British Forces Cyprus personnel island-wide have taken up the what is known as the Medicine Ball Challenge to raise awareness about mental health issues.

The three kilogramme medicine ball, which is due to spend the next two years in BFC, is a metaphor for the weight and burden service personnel, veterans and people all over the world carry with them daily.

The initiative, which raises money for Combat Stress, the soldier’s charity, highlights an issue close to the hearts of many serving and former personnel.
In the past, some members of the Forces community have felt unable to discuss the issue because of a stigma surrounding mental health problems, including stress, anxiety, Post Traumatic Stress Disorder and depression.

And these highly-important issues have been linked to numerous mental health related deaths of veterans and soldiers and according to Sergeant Mark Jackson from the 1st Battalion, The Princess of Wales’ Royal Regiment, who completed the gruelling Cyprus 4-Day Challenge last October with the medicine ball strapped to his arm, it is an issue that can’t be ignored.

He said; “Not all wounds are visible, but many of the issues could be avoided if only we could encourage people to talk about what they are feeling and going through. There must be more awareness.

“I have always been very keen to take part in charity events and try to make a difference with issues that concern our Forces community and this one is so important.
“The Medicine Ball Challenge will raise awareness and money about these issues all at the same time”

Those taking part across BFC will strap the medicine ball to their wrist and only take it off whilst “sleeping, driving and dressing” according to Sgt Jackson.

He continued: “The reason we do this is to make every simple task feel like a challenge.

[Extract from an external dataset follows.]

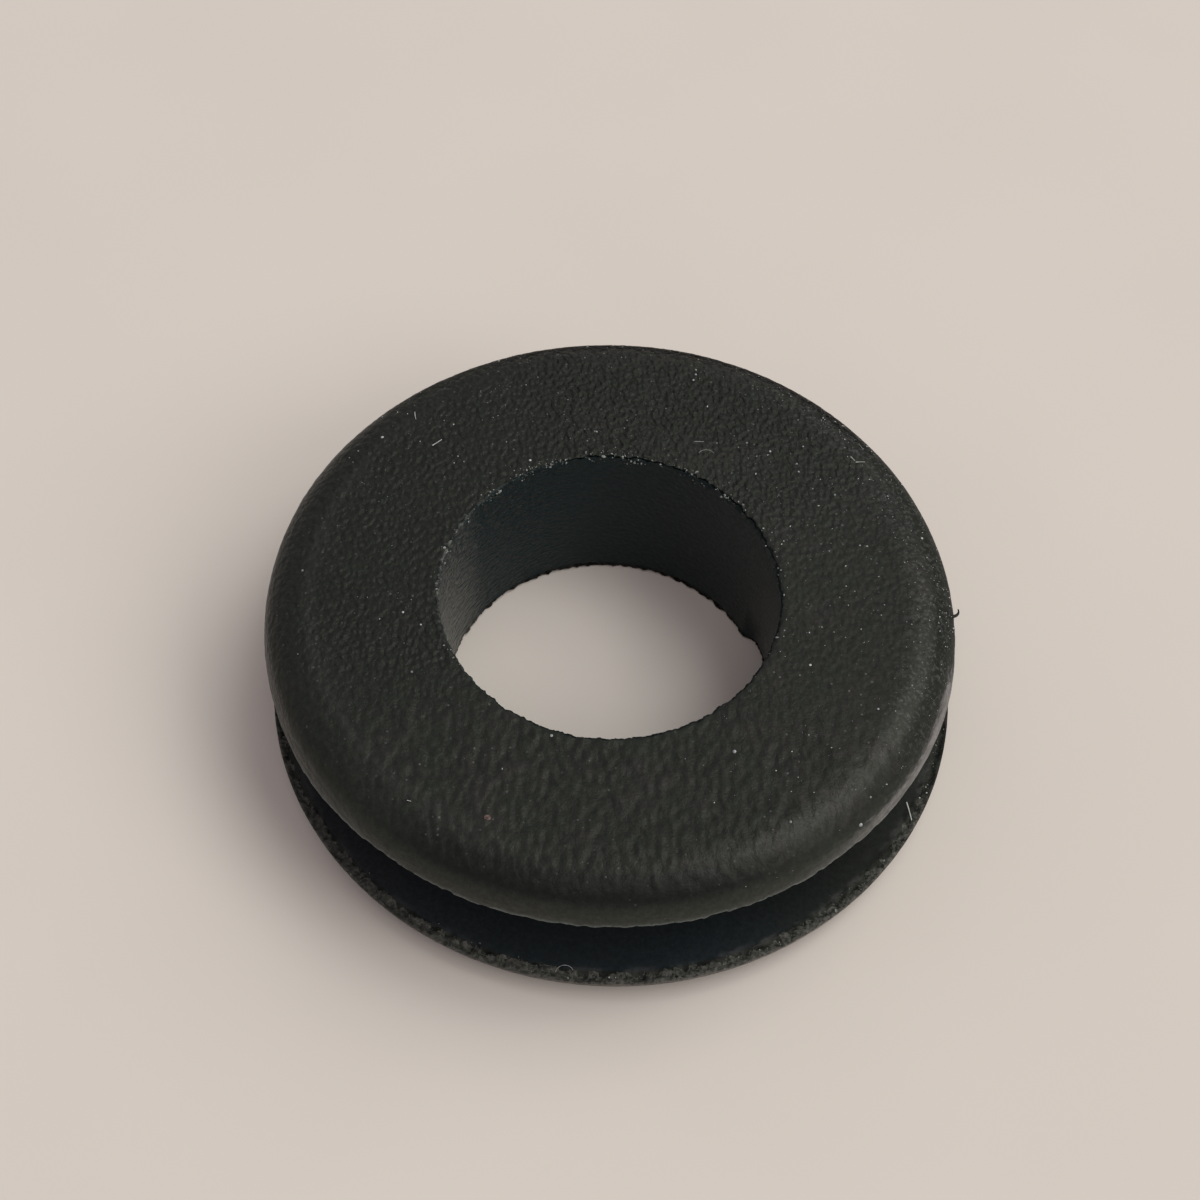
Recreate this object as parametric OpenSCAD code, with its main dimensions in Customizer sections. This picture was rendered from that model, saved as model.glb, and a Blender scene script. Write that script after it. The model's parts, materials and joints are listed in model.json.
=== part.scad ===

It also gets people asking questions about why you are doing it and then you can raise more awareness about these issues. 

“The aim of the Medicine Ball Challenge is also to encourage dialogue in order to break down the stigma surrounding mental health, so that those suffering know its ok, not to be ok and seek help before it is too late.”

As the medicine ball begins making its way around BFC, Sgt Jackson and some of his other colleagues across the Bases are already planning their next challenge.
He continued: “In March I will be taking part in the Paphos Marathon with the medicine ball and hopefully I will be able to raise a lot more money between now and then.

“This is an issue that cannot be ignored. If you are struggling, please, speak to someone, be it a work colleague, a friend, even a stranger, just speak out and ask for help.

“As the medicine ball passes through BFC over the next two years, don’t be afraid to ask questions, we want as many people as possible to understand this very serious issue.”